While markets were down early in the quarter, most, but not all, have bounced back since the Election with small company stocks and value stocks leading the way. Stocks traded in international markets and emerging markets have not fared as well in this period, reflecting a strengthening of the dollar. This means a globally diversified stock portfolio would not have done as well as what might be implied by the media hype.
While not everyone looks back at 2016 with delight, the past year was not bad for stocks – especially domestic stocks. These stocks, as well as emerging market stocks, were up over 12% (small cap stocks up 21%) for the year. Stocks traded in international developed markets lagged, earning just 1.5% for the year.
The accompanying chart that displays not only recent, but also longer-term results, is a picture of the effects of diversification. Look at how some markets are up and others are down, but they tend to even out over longer periods.

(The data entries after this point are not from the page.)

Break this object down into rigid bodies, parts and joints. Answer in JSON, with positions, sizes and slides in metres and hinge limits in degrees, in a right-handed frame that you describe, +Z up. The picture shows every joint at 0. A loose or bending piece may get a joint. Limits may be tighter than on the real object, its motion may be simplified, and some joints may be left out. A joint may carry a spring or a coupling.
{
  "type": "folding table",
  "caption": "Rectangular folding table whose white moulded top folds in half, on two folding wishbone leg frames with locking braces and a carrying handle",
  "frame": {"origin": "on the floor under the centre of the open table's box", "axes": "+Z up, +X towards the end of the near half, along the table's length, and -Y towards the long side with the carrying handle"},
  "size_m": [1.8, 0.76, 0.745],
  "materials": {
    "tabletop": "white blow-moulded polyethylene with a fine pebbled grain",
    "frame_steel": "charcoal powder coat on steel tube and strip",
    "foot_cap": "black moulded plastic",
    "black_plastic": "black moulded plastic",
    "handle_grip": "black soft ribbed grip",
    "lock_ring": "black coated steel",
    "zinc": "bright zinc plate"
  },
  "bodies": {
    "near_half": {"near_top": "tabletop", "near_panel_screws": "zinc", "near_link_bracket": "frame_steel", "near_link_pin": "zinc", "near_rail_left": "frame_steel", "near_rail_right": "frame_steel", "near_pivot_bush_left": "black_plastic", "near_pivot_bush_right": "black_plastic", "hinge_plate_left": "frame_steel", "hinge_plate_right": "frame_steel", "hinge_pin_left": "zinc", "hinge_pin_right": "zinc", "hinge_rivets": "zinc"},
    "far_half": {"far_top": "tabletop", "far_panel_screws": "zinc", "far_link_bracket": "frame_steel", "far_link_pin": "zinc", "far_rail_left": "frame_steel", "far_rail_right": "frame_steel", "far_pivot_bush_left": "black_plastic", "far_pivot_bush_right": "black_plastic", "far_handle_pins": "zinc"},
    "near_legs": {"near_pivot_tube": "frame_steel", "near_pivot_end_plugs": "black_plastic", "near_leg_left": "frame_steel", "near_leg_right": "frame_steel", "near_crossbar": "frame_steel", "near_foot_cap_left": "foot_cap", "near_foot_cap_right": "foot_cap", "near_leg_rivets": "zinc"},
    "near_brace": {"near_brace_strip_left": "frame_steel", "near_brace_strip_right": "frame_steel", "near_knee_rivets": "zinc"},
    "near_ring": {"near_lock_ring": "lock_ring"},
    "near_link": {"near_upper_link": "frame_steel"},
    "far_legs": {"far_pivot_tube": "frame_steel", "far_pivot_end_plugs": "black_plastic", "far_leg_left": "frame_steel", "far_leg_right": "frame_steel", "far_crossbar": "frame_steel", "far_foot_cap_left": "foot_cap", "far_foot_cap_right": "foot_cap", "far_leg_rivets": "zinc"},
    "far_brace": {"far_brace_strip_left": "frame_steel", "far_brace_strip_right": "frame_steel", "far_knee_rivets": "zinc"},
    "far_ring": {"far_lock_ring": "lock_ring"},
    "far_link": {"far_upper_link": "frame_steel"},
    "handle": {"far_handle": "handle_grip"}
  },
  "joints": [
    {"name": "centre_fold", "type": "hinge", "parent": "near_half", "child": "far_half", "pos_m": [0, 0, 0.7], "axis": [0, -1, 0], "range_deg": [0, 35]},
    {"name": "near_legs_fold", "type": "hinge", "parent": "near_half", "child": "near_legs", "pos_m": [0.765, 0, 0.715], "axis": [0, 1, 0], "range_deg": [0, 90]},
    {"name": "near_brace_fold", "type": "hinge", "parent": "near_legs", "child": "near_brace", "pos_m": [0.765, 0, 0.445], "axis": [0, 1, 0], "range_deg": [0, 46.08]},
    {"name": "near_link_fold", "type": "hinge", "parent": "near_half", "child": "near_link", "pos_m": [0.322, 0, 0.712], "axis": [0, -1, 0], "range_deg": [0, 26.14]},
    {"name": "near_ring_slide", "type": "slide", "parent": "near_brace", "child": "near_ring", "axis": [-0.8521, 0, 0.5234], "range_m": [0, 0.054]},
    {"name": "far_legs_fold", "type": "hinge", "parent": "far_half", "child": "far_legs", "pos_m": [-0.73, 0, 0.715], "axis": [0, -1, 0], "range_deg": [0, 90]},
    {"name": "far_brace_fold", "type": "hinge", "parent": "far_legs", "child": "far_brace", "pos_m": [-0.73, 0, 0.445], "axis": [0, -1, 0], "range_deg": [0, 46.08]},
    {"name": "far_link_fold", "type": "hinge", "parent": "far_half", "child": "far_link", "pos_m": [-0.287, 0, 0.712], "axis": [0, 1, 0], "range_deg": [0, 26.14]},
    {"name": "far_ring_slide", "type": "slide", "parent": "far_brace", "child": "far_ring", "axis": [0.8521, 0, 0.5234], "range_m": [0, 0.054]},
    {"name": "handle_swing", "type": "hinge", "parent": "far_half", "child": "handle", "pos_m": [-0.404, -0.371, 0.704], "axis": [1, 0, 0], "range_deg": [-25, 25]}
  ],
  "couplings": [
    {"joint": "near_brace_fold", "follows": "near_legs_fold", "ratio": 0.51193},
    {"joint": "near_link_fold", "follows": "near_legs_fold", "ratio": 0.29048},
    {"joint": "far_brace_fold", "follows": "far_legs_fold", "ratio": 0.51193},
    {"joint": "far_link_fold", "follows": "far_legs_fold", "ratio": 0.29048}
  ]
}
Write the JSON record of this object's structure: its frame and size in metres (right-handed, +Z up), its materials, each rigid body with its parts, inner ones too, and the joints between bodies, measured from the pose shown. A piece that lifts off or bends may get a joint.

The accompanying chart of Yield Curves tells us a couple of things. First, look at how yields for maturities greater than five years jumped nearly 1% since September 30, 2016. Increasing yields will drive bond returns down – the longer the time to maturity, the bigger the drop. This means we have losses from bond investments this quarter, especially from bonds with longer periods to maturity. Increased yields at the short end are consistent with the Fed’s recent vote to increase short-term rates; the increases over longer periods have more to do with expectations for economic growth and inflation.
Second, these Yield Curves show a relatively minor year-over-year change. While in 2016 long-term bonds did earn over 4%, reflecting the drop in yields earlier in the year, returns from both intermediate-term and short-term bonds were about flat. Bond market allocations just haven’t contributed much in recent periods – stocks have carried the day. This will not always be the case.